━━━ Records to process

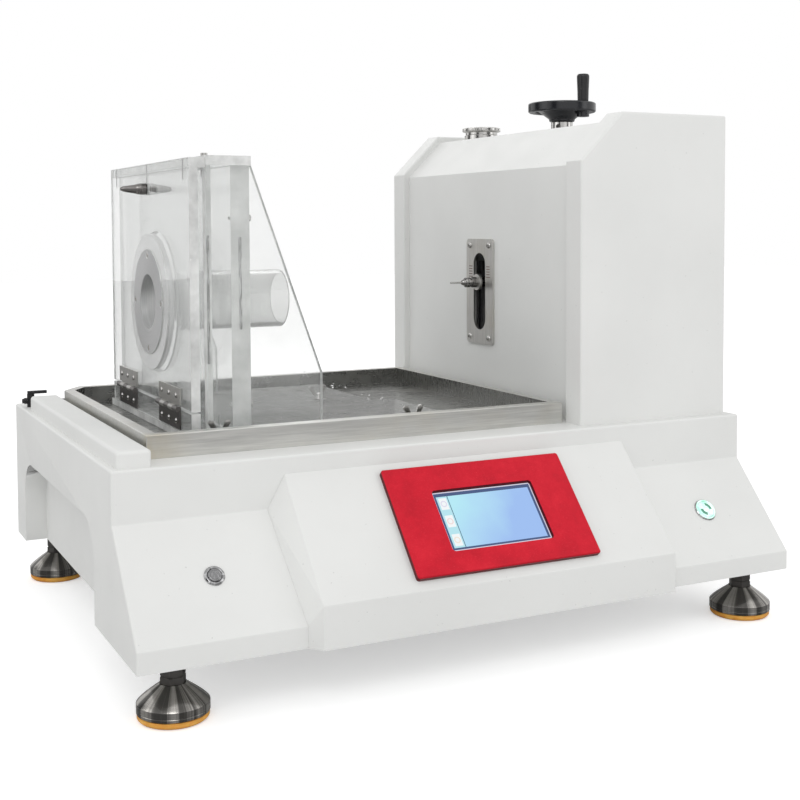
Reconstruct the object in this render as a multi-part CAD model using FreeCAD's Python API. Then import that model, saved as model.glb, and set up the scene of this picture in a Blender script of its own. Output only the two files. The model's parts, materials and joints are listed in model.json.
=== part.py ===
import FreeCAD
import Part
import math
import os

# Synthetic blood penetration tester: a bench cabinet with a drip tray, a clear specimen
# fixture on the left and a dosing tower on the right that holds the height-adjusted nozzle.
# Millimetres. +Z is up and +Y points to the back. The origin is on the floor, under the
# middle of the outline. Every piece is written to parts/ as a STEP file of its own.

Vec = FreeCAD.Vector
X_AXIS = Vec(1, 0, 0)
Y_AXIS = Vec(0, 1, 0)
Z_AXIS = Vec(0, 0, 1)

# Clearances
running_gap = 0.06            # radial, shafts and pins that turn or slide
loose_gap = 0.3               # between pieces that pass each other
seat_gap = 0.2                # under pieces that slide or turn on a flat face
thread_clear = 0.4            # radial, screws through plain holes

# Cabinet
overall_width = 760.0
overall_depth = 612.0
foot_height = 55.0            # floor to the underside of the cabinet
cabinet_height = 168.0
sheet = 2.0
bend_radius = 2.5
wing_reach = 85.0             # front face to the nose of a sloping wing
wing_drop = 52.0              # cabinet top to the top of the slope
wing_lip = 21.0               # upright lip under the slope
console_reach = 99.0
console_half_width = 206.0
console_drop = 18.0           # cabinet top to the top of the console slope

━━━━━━
━━━ Records to process

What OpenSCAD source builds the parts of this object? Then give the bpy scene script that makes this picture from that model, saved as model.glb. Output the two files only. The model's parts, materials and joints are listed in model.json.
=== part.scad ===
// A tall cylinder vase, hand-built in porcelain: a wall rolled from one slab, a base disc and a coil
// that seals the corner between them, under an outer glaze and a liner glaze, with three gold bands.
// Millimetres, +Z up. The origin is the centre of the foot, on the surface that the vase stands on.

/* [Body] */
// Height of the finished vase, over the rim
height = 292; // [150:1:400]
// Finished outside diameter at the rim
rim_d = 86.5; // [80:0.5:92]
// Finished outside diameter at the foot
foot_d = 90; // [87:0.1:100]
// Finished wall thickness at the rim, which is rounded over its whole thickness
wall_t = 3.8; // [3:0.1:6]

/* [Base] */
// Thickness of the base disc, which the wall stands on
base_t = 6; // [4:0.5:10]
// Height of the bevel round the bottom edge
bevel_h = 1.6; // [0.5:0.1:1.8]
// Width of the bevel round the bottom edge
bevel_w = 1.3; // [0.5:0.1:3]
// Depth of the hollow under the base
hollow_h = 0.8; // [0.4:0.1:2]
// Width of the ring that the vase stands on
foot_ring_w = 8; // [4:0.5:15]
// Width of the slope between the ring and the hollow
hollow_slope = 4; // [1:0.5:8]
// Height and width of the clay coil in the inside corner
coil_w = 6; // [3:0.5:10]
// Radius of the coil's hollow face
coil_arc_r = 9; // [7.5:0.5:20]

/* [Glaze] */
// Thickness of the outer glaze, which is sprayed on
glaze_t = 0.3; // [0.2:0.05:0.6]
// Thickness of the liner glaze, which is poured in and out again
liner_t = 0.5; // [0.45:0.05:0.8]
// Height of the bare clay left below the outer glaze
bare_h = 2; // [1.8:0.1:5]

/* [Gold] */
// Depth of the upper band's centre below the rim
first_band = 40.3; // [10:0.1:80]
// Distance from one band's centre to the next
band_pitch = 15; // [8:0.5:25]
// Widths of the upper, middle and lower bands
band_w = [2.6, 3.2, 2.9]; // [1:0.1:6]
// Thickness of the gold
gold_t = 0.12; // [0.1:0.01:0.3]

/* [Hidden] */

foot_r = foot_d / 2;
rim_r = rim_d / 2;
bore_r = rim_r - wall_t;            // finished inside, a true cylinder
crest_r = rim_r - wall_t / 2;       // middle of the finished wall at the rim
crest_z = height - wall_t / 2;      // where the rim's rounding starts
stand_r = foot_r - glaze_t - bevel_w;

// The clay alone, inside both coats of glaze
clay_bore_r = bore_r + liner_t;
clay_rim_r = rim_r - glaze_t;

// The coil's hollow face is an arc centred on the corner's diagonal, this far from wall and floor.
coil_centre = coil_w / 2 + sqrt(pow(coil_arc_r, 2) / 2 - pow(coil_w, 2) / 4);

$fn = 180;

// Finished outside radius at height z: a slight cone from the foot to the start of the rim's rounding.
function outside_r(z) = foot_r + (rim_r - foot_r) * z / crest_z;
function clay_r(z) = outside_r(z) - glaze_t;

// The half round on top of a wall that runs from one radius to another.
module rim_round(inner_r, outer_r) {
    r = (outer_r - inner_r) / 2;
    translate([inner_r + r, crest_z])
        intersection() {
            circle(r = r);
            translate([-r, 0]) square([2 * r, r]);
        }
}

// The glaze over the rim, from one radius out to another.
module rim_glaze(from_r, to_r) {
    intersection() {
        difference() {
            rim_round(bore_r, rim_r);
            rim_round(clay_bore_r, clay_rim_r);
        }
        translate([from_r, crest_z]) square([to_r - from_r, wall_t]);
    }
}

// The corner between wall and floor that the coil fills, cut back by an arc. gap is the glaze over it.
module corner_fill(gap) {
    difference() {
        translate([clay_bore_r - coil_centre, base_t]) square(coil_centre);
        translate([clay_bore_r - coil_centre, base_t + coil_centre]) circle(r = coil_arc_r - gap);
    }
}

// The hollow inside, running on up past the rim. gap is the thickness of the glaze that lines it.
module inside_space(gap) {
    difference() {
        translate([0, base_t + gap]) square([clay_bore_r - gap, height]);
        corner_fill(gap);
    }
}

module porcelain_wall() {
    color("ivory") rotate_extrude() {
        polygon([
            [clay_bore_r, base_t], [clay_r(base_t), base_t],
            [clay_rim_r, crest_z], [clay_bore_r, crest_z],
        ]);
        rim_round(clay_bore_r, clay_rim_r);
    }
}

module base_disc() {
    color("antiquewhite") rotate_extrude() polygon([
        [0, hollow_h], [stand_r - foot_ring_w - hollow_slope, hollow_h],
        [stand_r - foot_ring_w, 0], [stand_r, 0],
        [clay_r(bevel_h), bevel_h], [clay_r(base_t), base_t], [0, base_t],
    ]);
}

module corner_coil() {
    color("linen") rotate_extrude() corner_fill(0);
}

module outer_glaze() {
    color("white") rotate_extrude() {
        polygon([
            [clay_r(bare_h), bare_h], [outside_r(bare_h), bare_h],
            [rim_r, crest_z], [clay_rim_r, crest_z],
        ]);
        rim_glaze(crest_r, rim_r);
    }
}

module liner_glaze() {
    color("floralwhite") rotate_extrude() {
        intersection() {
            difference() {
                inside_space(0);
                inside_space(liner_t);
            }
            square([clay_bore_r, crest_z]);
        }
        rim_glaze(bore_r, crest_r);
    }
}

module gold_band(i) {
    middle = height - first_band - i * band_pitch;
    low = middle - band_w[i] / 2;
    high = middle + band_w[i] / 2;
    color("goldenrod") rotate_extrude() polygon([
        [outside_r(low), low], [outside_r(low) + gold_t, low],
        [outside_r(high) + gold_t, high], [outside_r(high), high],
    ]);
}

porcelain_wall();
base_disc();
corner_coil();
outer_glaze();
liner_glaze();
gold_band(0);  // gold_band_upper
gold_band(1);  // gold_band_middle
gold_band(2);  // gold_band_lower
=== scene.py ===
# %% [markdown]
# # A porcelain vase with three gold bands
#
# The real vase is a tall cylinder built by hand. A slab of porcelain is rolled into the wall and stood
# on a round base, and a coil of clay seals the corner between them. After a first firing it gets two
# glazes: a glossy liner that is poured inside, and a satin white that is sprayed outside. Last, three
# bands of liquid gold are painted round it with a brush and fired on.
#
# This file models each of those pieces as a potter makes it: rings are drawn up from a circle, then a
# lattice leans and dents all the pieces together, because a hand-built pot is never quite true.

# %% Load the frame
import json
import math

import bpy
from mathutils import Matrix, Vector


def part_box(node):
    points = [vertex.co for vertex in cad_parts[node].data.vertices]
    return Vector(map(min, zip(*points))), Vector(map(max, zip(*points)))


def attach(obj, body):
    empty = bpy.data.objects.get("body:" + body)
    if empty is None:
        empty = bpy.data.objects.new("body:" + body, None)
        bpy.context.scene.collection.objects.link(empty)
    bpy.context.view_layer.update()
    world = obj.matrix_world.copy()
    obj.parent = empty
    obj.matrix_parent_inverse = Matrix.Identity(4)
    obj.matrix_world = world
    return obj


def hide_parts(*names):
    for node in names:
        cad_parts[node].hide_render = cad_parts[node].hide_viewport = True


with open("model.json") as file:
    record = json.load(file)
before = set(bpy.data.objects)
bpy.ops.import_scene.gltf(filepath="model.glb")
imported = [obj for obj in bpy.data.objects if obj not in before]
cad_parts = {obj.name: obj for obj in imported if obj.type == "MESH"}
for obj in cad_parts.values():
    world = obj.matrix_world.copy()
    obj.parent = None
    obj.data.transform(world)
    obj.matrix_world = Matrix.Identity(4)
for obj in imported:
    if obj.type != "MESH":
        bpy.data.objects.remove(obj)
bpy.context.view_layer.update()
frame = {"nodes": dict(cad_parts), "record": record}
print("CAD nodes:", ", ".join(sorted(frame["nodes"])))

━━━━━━

» Task directions
Starting at the line that contains "bpy.context.scene.collection.objects.link(empty)", set down every line up to and including the line that contains "imported = [obj", exactly as given, and no other line.

» Task answer
        bpy.context.scene.collection.objects.link(empty)
    bpy.context.view_layer.update()
    world = obj.matrix_world.copy()
    obj.parent = empty
    obj.matrix_parent_inverse = Matrix.Identity(4)
    obj.matrix_world = world
    return obj


def hide_parts(*names):
    for node in names:
        cad_parts[node].hide_render = cad_parts[node].hide_viewport = True


with open("model.json") as file:
    record = json.load(file)
before = set(bpy.data.objects)
bpy.ops.import_scene.gltf(filepath="model.glb")
imported = [obj for obj in bpy.data.objects if obj not in before]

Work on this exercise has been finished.